[Scripts that build objects]

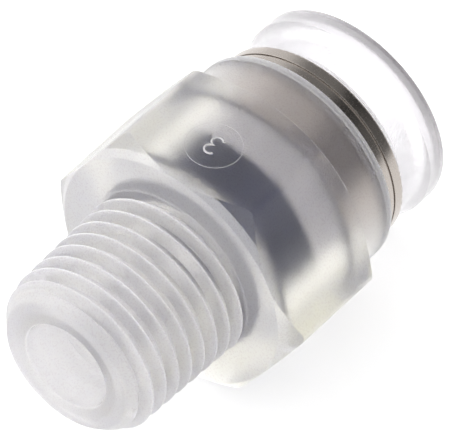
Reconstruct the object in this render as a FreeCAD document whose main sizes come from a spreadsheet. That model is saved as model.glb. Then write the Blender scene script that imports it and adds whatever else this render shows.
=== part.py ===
import FreeCAD, Part
import Sketcher
import os

# Straight push-in tube fitting with a male taper thread, lying on a flat of its hexagon.
# Every piece is drawn along +X from the thread's end face, with its axis on X, and then placed
# so that the origin is under the middle of the fitting, on the surface that it lies on.
document = FreeCAD.newDocument("PushInFitting")
sheet = document.addObject("Spreadsheet::Sheet", "Sizes")

# Driving sizes in millimetres, angles in degrees
driving = {
    # taper thread: its largest diameter at the gauge plane, and how it starts and ends
    "gauge_diameter": 13.157,
    "gauge_length": 6.0,
    "taper_ratio": 16.0,
    "spigot_length": 11.5,
    "neck_length": 0.3,
    "neck_diameter": 11.7,
    "end_face_diameter": 10.5,
    "end_chamfer_length": 1.4,
    "end_edge_size": 0.3,
    # hexagon with turned corners
    "across_flats": 19.0,
    "hex_length": 9.7,
    "corner_radius": 1.0,
    "bevel_inset": 0.05,
    "front_bevel": 1.36,
    "rear_bevel": 1.0,
    # socket, outside
    "socket_wall": 1.25,
    "rim_length": 0.2,
    "rim_drop": 0.06,
    # passage and socket, inside
    "bore_diameter": 7.0,
    "bore_step_at": 3.75,
    "passage_diameter": 7.8,
    "stop_depth": 0.7,
    "tube_seat_length": 1.6,
    "seal_room_length": 6.8,
    "seal_thickness": 1.9,
    "mouth_depth": 4.6,
    "mouth_step": 0.43,
    # the tube that goes in, and the play between pieces
    "tube_diameter": 10.0,
    "tube_clearance": 0.1,
    "seat_clearance": 0.03,
    "running_clearance": 0.08,
    # rubber seal
    "seal_length": 3.6,
    "lip_bite": 0.25,
    "lip_depth": 1.6,
    "lip_thickness": 0.7,
    # spring claws, and the room that the ring behind the seal leaves under them
    "claw_room": 0.25,
    "claw_thickness": 0.25,
    "claw_angle": 42.0,
    "claw_rim_width": 1.1,
    "claw_bite": 0.2,
    "claw_slot_width": 0.7,
    "claw_count": 12,
    # guide ring
    "guide_wall": 0.55,
    "lip_length": 1.5,
    "funnel_depth": 1.23,
    "collar_inset": 0.57,
    "collar_length": 2.05,
    "collar_bevel_length": 0.2,
    "collar_bevel_drop": 0.15,
    # release ring
    "ring_wall": 1.02,
    "release_travel": 1.0,
    "stop_clearance": 0.05,
    "nose_land": 0.5,
    "nose_gap": 0.1,
    "bead_height": 0.5,
    "bead_length": 0.9,
    "button_step": 1.01,
    "flare_length": 2.1,
    "button_overhang": 0.13,
    "button_rim_length": 1.65,
    "button_chamfer": 0.15,
    "entry_chamfer": 0.6,
    "slot_width": 0.8,
    "slot_length": 4.2,
    "slot_count": 4,
}
for row, (alias, number) in enumerate(driving.items(), start=1):
    sheet.set(f"A{row}", alias)
    sheet.set(f"B{row}", str(number))
    sheet.setAlias(f"B{row}", alias)
document.recompute()

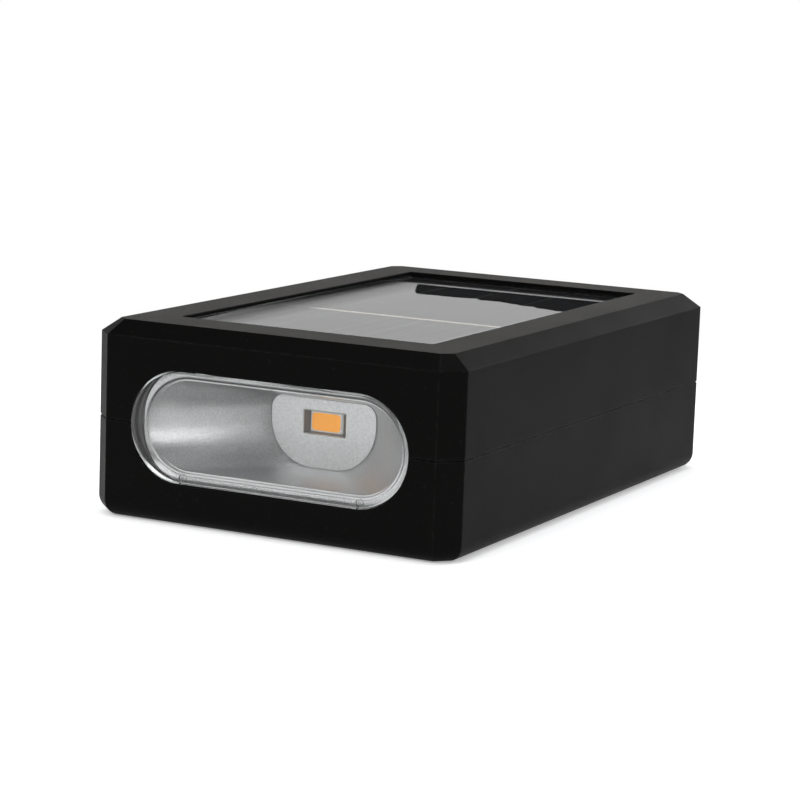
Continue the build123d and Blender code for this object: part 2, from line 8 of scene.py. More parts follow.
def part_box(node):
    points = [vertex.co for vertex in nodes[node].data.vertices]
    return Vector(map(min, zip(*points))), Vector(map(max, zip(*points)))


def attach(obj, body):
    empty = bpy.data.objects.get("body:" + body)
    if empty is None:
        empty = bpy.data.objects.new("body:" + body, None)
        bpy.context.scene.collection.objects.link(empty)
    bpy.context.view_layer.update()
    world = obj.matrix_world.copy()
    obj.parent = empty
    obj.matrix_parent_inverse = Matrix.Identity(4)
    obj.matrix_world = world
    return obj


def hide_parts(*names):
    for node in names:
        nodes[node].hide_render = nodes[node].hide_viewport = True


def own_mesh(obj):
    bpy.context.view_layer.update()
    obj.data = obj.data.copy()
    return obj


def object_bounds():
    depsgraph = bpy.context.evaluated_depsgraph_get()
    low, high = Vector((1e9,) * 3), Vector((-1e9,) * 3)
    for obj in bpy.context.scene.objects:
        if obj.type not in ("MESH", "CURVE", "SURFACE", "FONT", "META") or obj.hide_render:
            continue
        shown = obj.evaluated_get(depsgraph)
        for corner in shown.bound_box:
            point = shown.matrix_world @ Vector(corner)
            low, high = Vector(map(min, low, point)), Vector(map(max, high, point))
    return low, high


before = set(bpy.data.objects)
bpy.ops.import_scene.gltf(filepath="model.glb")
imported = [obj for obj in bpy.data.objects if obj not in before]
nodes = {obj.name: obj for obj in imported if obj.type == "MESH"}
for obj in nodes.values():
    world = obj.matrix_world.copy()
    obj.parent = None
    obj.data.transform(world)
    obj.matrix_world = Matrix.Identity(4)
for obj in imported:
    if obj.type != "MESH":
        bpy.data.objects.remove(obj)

### Exercise instructions
Extract all of the material exactly as it is written.

### Final result
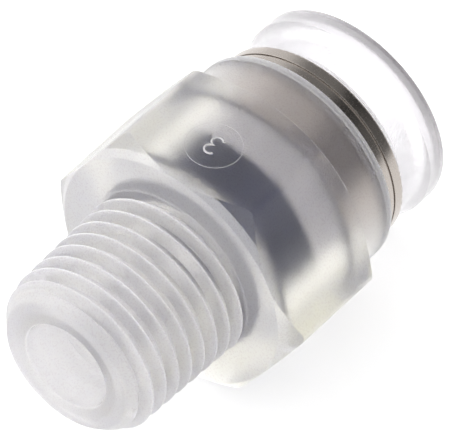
Reconstruct the object in this render as a FreeCAD document whose main sizes come from a spreadsheet. That model is saved as model.glb. Then write the Blender scene script that imports it and adds whatever else this render shows.
=== part.py ===
import FreeCAD, Part
import Sketcher
import os

# Straight push-in tube fitting with a male taper thread, lying on a flat of its hexagon.
# Every piece is drawn along +X from the thread's end face, with its axis on X, and then placed
# so that the origin is under the middle of the fitting, on the surface that it lies on.
document = FreeCAD.newDocument("PushInFitting")
sheet = document.addObject("Spreadsheet::Sheet", "Sizes")

# Driving sizes in millimetres, angles in degrees
driving = {
    # taper thread: its largest diameter at the gauge plane, and how it starts and ends
    "gauge_diameter": 13.157,
    "gauge_length": 6.0,
    "taper_ratio": 16.0,
    "spigot_length": 11.5,
    "neck_length": 0.3,
    "neck_diameter": 11.7,
    "end_face_diameter": 10.5,
    "end_chamfer_length": 1.4,
    "end_edge_size": 0.3,
    # hexagon with turned corners
    "across_flats": 19.0,
    "hex_length": 9.7,
    "corner_radius": 1.0,
    "bevel_inset": 0.05,
    "front_bevel": 1.36,
    "rear_bevel": 1.0,
    # socket, outside
    "socket_wall": 1.25,
    "rim_length": 0.2,
    "rim_drop": 0.06,
    # passage and socket, inside
    "bore_diameter": 7.0,
    "bore_step_at": 3.75,
    "passage_diameter": 7.8,
    "stop_depth": 0.7,
    "tube_seat_length": 1.6,
    "seal_room_length": 6.8,
    "seal_thickness": 1.9,
    "mouth_depth": 4.6,
    "mouth_step": 0.43,
    # the tube that goes in, and the play between pieces
    "tube_diameter": 10.0,
    "tube_clearance": 0.1,
    "seat_clearance": 0.03,
    "running_clearance": 0.08,
    # rubber seal
    "seal_length": 3.6,
    "lip_bite": 0.25,
    "lip_depth": 1.6,
    "lip_thickness": 0.7,
    # spring claws, and the room that the ring behind the seal leaves under them
    "claw_room": 0.25,
    "claw_thickness": 0.25,
    "claw_angle": 42.0,
    "claw_rim_width": 1.1,
    "claw_bite": 0.2,
    "claw_slot_width": 0.7,
    "claw_count": 12,
    # guide ring
    "guide_wall": 0.55,
    "lip_length": 1.5,
    "funnel_depth": 1.23,
    "collar_inset": 0.57,
    "collar_length": 2.05,
    "collar_bevel_length": 0.2,
    "collar_bevel_drop": 0.15,
    # release ring
    "ring_wall": 1.02,
    "release_travel": 1.0,
    "stop_clearance": 0.05,
    "nose_land": 0.5,
    "nose_gap": 0.1,
    "bead_height": 0.5,
    "bead_length": 0.9,
    "button_step": 1.01,
    "flare_length": 2.1,
    "button_overhang": 0.13,
    "button_rim_length": 1.65,
    "button_chamfer": 0.15,
    "entry_chamfer": 0.6,
    "slot_width": 0.8,
    "slot_length": 4.2,
    "slot_count": 4,
}
for row, (alias, number) in enumerate(driving.items(), start=1):
    sheet.set(f"A{row}", alias)
    sheet.set(f"B{row}", str(number))
    sheet.setAlias(f"B{row}", alias)
document.recompute()

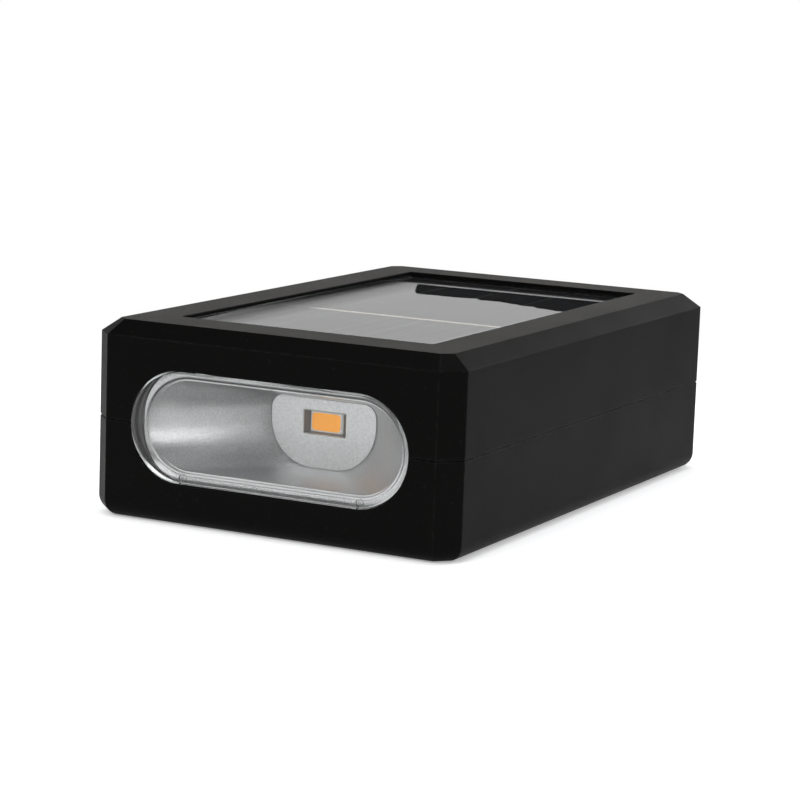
Continue the build123d and Blender code for this object: part 2, from line 8 of scene.py. More parts follow.
def part_box(node):
    points = [vertex.co for vertex in nodes[node].data.vertices]
    return Vector(map(min, zip(*points))), Vector(map(max, zip(*points)))


def attach(obj, body):
    empty = bpy.data.objects.get("body:" + body)
    if empty is None:
        empty = bpy.data.objects.new("body:" + body, None)
        bpy.context.scene.collection.objects.link(empty)
    bpy.context.view_layer.update()
    world = obj.matrix_world.copy()
    obj.parent = empty
    obj.matrix_parent_inverse = Matrix.Identity(4)
    obj.matrix_world = world
    return obj


def hide_parts(*names):
    for node in names:
        nodes[node].hide_render = nodes[node].hide_viewport = True


def own_mesh(obj):
    bpy.context.view_layer.update()
    obj.data = obj.data.copy()
    return obj


def object_bounds():
    depsgraph = bpy.context.evaluated_depsgraph_get()
    low, high = Vector((1e9,) * 3), Vector((-1e9,) * 3)
    for obj in bpy.context.scene.objects:
        if obj.type not in ("MESH", "CURVE", "SURFACE", "FONT", "META") or obj.hide_render:
            continue
        shown = obj.evaluated_get(depsgraph)
        for corner in shown.bound_box:
            point = shown.matrix_world @ Vector(corner)
            low, high = Vector(map(min, low, point)), Vector(map(max, high, point))
    return low, high


before = set(bpy.data.objects)
bpy.ops.import_scene.gltf(filepath="model.glb")
imported = [obj for obj in bpy.data.objects if obj not in before]
nodes = {obj.name: obj for obj in imported if obj.type == "MESH"}
for obj in nodes.values():
    world = obj.matrix_world.copy()
    obj.parent = None
    obj.data.transform(world)
    obj.matrix_world = Matrix.Identity(4)
for obj in imported:
    if obj.type != "MESH":
        bpy.data.objects.remove(obj)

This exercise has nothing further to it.